Sua independência do Sudão, em 2011, depois de um outro grande conflito, que durou mais de 20 anos, deu esperanças de dias mais felizes para a nação africana, uma das mais pobres do mundo.
Porém, o quinto aniversário do novo Estado teve poucos motivos para celebrações.
“Nossas visitas ao Sudão do Sul sugerem que está sendo levado a cabo no país um processo de limpeza étnica em várias regiões por meio do uso da fome, dos estupros coletivos e de incêndios”, disse recentemente a presidente da Comissão de Direitos Humanos da ONU para o país, Yasmin Sooka.
O governo do Sudão do Sul, presidido por Salva Kiir, nega as acusações.
Sooka também alertou para o que pode se tornar uma repetição do genocídio que, em 1994, deixou mais de 800 mil pessoas massacradas em apenas três meses em outro país africano, Ruanda.
Mas apesar dessa magnitude, a situação no Sudão do Sul raramente teve repercussão na mídia em 2016.
Desde o início da guerra da civil, em dezembro de 2013, mais de 1,17 milhão de pessoas buscaram refúgio em países vizinhos, especialmente em Uganda, Etiópia, Sudão e Quênia.

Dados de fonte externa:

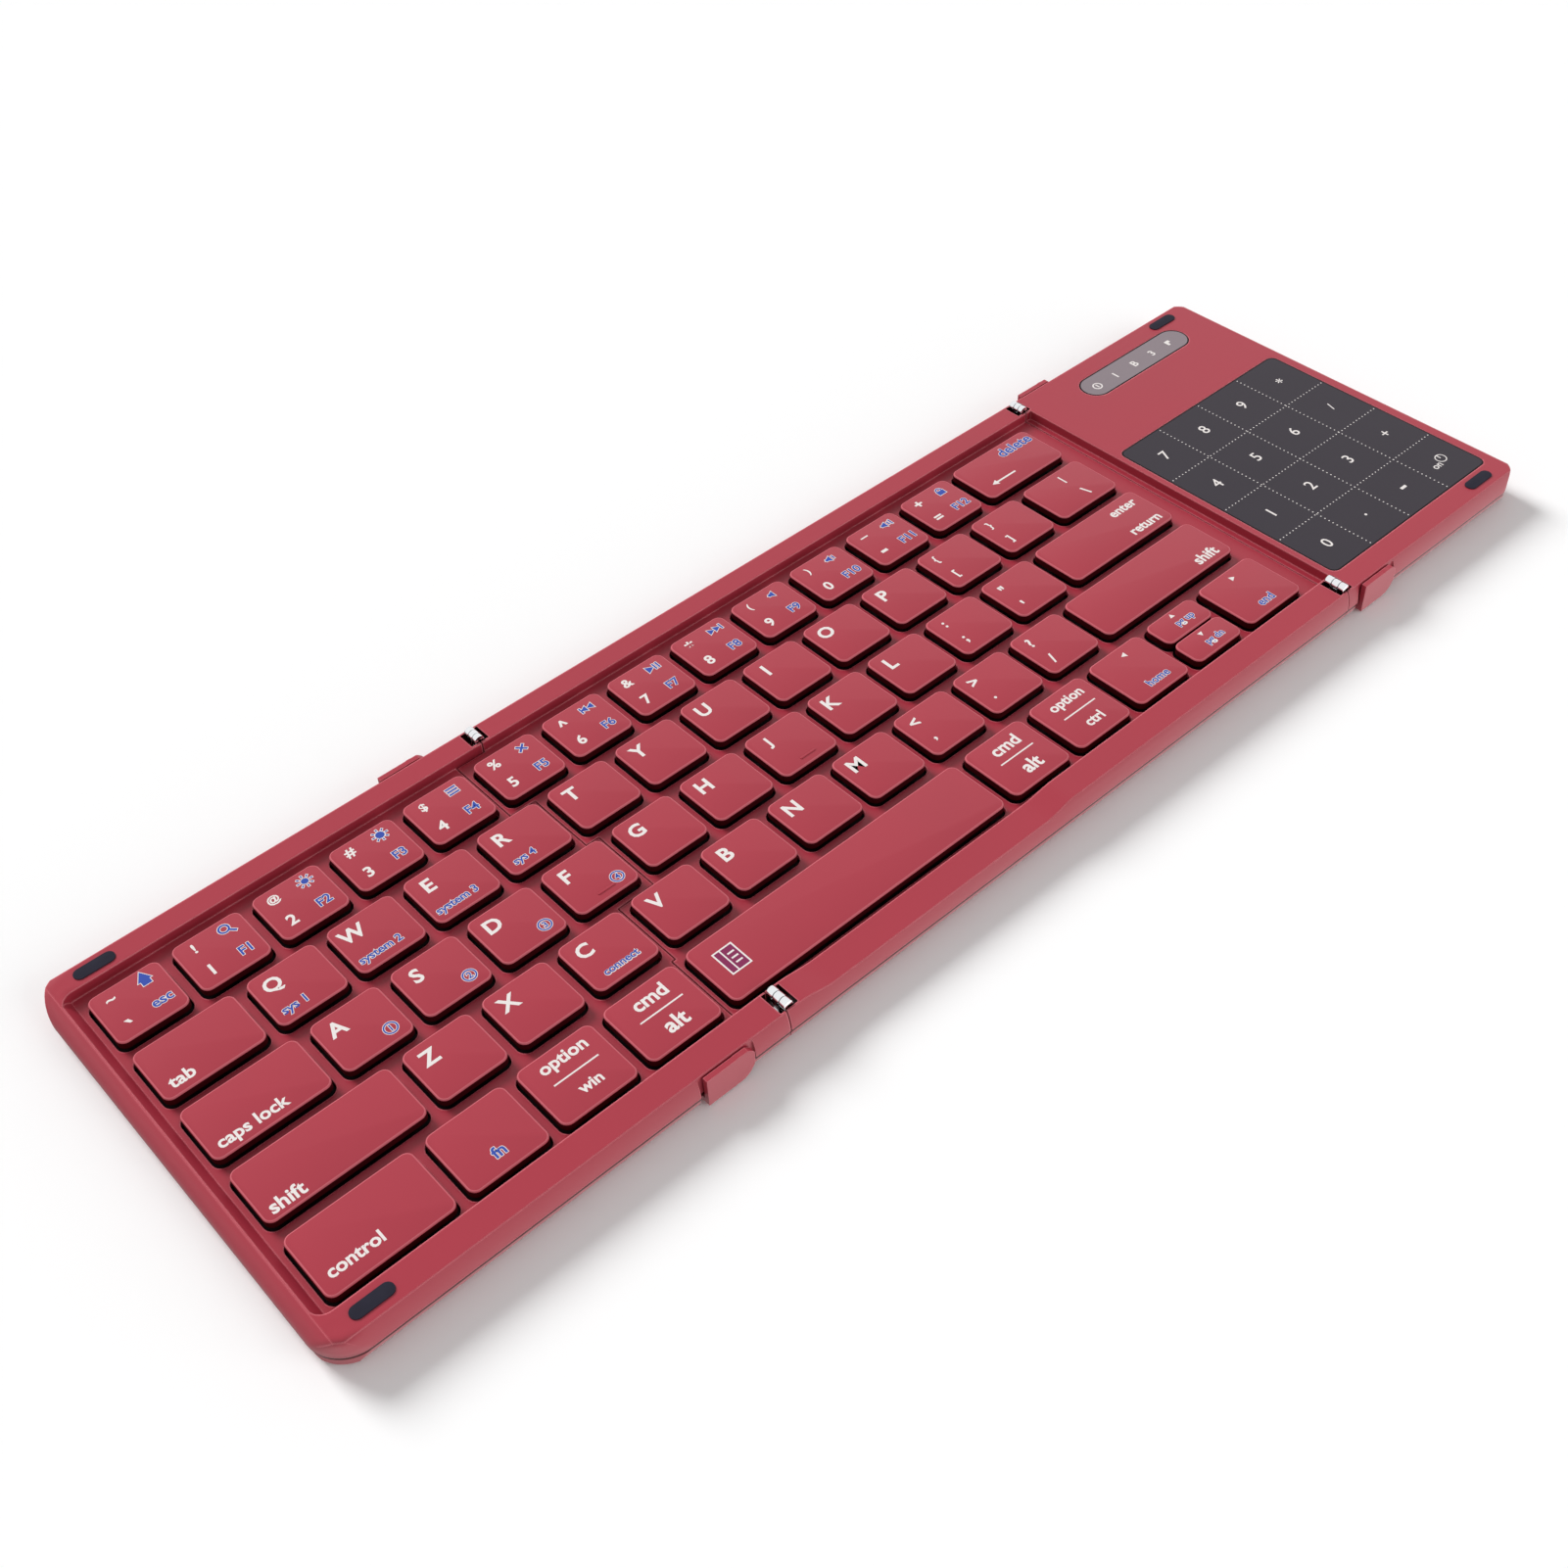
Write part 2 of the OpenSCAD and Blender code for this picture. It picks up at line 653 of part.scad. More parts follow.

O número total de pessoas deslocadas alcança 1,8 milhão.
“Desde julho de 2016, estamos falando de mais de 400 mil pessoas que fugiram do país”, disse à BBC Mundo (o serviço em espanhol da BBC), Eujin Byun, porta-voz do Alto Comissariado da ONU para Refugiados (ACNUR).
No mesmo período, o número de refugiados sírios foi de 200 mil, segundo o órgão – ainda que o total seja de 4,8 milhões.
Em 2016, o Sudão do Sul se uniu à Síria, Afeganistão e Somália no grupo de países com mais de um milhão de refugiados.
Mas como uma nação rica em recursos chegou a uma situação tão crítica?
A guerra civil teve início quando Salva Kiir destituiu seu vice, Riek Machar, a quem acusou de tramar um golpe de Estado. Os dois políticos pertenciam ao mesmo partido – o Exército de Libertação do Povo Sudanês.
“Algumas horas mais tarde, os militares se dividiram e começamos a escutar tiros em Juba (a capital)”, contou à BBC Mundo o brasileiro Raimundo Rocha dos Santos, um padre brasileiro que trabalha como missionário no Sudão do Sul.
“A origem do conflito é muito política. Uma profunda divisão no partido do governo”.
Mas à rivalidade política se somaram tensões entre as duas etnias majoritárias do país: os dinka, grupo ao qual pertence Salva Kiir e que representa cerca de 15% dos da população do país (que é de 12,3 milhões de pessoas), e os nuer, a que pertence Machar e corresponde a cerca de 10% da população.
Em 2015, as duas facções fizeram um acordo de paz que previa a volta de Machar ao governo como vice de Kiir. No entanto, apenas três meses depois, Machar foi novamente expulso do governo e o conflito foi novamente deflagrado em julho de 2016.
As causas da guerra não são exclusivamente políticas e étnicas.
“O Sudão do Sul é um país complicado e há muitos fatores que influem no conflito, inclusive econômicos”, destaca Eujin Byun.
“Há uma inflação de 800%. Há um ano, um dólar valia três libras sudanesas. Hoje, estamos falando de 120 para cada dólar. A criminalidade também aumentou. Outro motivo de briga é o petróleo. As duas partes querem controlar os campos petrolíferos”, completa.
Com território de dimensões semelhantes às da França, o Sudão do Sul é o país do mundo mais dependente do petróleo, segundo o Banco Mundial. O produto responde por praticamente todas suas exportações e por 60% do PIB. Porém, a maior parte do país vive em uma economia de subsistência e a situação piorou nos últimos anos – o PIB, por exemplo caiu de US$ 17 bilhões em 2011 para apenas US$ 9 bilhões em 2015.
O impacto da guerra é brutal tanto do ponto de vista econômico como humanitário. Estima-se que mais de 50 mil pessoas tenham morrido nos três anos de guerra, segundo Rocha.
“Isso gerou uma crise humanitária enorme”, conta o brasileiro.
Dos quase dois milhões de deslocados internamente, mais de 200 mil estão em Centros de Proteção a Civis, gerenciados pela ONU.
“Em termos de segurança. estão relativamente bem, pois estão protegidos pelas forças de paz da ONU, mas há também pessoas escondidas na floresta, sem segurança, comida ou necessidades básicas. É algo desesperador”, relata o missionário.
“Povoados ou cidades são atacados em conflitos e os civis viram alvos”.
Byun se queixa da falta de recursos e de atenção.
“Muita gente da comunidade internacional não sabe o que está se passando no Sudão do Sul”.